* **Work instructions**: Please repeat all of the lines that follow, exactly as written.

-- Begin --

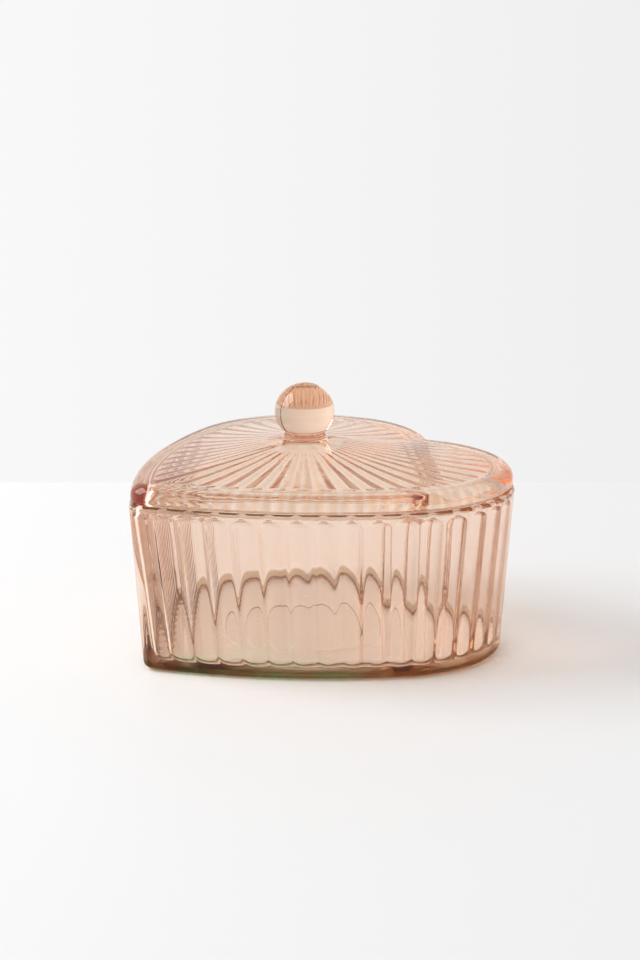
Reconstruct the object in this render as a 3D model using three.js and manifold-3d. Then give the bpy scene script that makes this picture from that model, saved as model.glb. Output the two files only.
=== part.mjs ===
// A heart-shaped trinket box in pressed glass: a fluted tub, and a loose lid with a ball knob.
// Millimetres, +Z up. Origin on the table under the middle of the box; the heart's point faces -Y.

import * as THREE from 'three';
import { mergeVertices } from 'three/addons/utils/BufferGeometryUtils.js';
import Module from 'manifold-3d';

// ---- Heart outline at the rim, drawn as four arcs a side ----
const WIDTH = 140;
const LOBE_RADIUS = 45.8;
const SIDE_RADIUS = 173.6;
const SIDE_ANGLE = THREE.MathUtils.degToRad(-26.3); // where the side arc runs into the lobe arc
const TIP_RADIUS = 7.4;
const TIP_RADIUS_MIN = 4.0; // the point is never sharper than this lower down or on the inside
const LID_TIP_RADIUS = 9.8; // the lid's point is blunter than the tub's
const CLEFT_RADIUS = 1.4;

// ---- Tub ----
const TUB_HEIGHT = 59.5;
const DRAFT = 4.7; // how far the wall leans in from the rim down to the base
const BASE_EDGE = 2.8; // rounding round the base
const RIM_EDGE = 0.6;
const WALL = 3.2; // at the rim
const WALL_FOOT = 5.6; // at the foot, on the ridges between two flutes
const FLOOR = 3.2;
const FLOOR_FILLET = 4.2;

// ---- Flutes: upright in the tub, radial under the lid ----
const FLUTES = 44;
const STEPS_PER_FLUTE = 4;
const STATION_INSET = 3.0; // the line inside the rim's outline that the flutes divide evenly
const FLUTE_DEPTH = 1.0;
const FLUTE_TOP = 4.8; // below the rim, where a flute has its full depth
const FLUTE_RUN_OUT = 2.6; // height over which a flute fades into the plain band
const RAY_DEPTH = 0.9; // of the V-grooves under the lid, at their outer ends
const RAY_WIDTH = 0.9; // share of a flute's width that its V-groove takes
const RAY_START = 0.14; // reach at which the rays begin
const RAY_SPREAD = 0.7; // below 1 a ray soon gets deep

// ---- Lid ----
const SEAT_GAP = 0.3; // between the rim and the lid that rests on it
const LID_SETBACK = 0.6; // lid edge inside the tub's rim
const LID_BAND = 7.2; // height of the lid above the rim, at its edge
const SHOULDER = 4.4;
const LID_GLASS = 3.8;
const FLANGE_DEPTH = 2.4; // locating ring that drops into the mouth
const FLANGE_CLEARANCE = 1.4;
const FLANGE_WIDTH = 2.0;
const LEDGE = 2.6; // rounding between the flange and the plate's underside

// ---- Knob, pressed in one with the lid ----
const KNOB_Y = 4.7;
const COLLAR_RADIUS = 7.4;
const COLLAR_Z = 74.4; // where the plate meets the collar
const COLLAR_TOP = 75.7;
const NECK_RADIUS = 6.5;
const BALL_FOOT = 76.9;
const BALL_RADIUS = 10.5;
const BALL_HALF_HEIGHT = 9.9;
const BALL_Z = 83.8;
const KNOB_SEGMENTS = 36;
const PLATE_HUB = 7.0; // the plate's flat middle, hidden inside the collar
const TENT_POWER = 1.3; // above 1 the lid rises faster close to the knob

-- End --

* **Task response**:
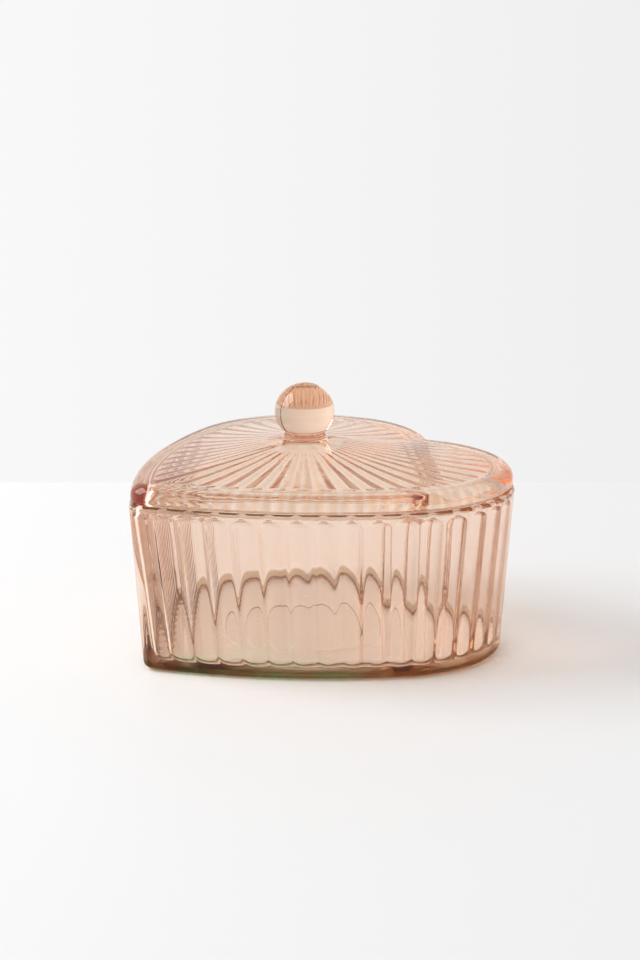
Reconstruct the object in this render as a 3D model using three.js and manifold-3d. Then give the bpy scene script that makes this picture from that model, saved as model.glb. Output the two files only.
=== part.mjs ===
// A heart-shaped trinket box in pressed glass: a fluted tub, and a loose lid with a ball knob.
// Millimetres, +Z up. Origin on the table under the middle of the box; the heart's point faces -Y.

import * as THREE from 'three';
import { mergeVertices } from 'three/addons/utils/BufferGeometryUtils.js';
import Module from 'manifold-3d';

// ---- Heart outline at the rim, drawn as four arcs a side ----
const WIDTH = 140;
const LOBE_RADIUS = 45.8;
const SIDE_RADIUS = 173.6;
const SIDE_ANGLE = THREE.MathUtils.degToRad(-26.3); // where the side arc runs into the lobe arc
const TIP_RADIUS = 7.4;
const TIP_RADIUS_MIN = 4.0; // the point is never sharper than this lower down or on the inside
const LID_TIP_RADIUS = 9.8; // the lid's point is blunter than the tub's
const CLEFT_RADIUS = 1.4;

// ---- Tub ----
const TUB_HEIGHT = 59.5;
const DRAFT = 4.7; // how far the wall leans in from the rim down to the base
const BASE_EDGE = 2.8; // rounding round the base
const RIM_EDGE = 0.6;
const WALL = 3.2; // at the rim
const WALL_FOOT = 5.6; // at the foot, on the ridges between two flutes
const FLOOR = 3.2;
const FLOOR_FILLET = 4.2;

// ---- Flutes: upright in the tub, radial under the lid ----
const FLUTES = 44;
const STEPS_PER_FLUTE = 4;
const STATION_INSET = 3.0; // the line inside the rim's outline that the flutes divide evenly
const FLUTE_DEPTH = 1.0;
const FLUTE_TOP = 4.8; // below the rim, where a flute has its full depth
const FLUTE_RUN_OUT = 2.6; // height over which a flute fades into the plain band
const RAY_DEPTH = 0.9; // of the V-grooves under the lid, at their outer ends
const RAY_WIDTH = 0.9; // share of a flute's width that its V-groove takes
const RAY_START = 0.14; // reach at which the rays begin
const RAY_SPREAD = 0.7; // below 1 a ray soon gets deep

// ---- Lid ----
const SEAT_GAP = 0.3; // between the rim and the lid that rests on it
const LID_SETBACK = 0.6; // lid edge inside the tub's rim
const LID_BAND = 7.2; // height of the lid above the rim, at its edge
const SHOULDER = 4.4;
const LID_GLASS = 3.8;
const FLANGE_DEPTH = 2.4; // locating ring that drops into the mouth
const FLANGE_CLEARANCE = 1.4;
const FLANGE_WIDTH = 2.0;
const LEDGE = 2.6; // rounding between the flange and the plate's underside

// ---- Knob, pressed in one with the lid ----
const KNOB_Y = 4.7;
const COLLAR_RADIUS = 7.4;
const COLLAR_Z = 74.4; // where the plate meets the collar
const COLLAR_TOP = 75.7;
const NECK_RADIUS = 6.5;
const BALL_FOOT = 76.9;
const BALL_RADIUS = 10.5;
const BALL_HALF_HEIGHT = 9.9;
const BALL_Z = 83.8;
const KNOB_SEGMENTS = 36;
const PLATE_HUB = 7.0; // the plate's flat middle, hidden inside the collar
const TENT_POWER = 1.3; // above 1 the lid rises faster close to the knob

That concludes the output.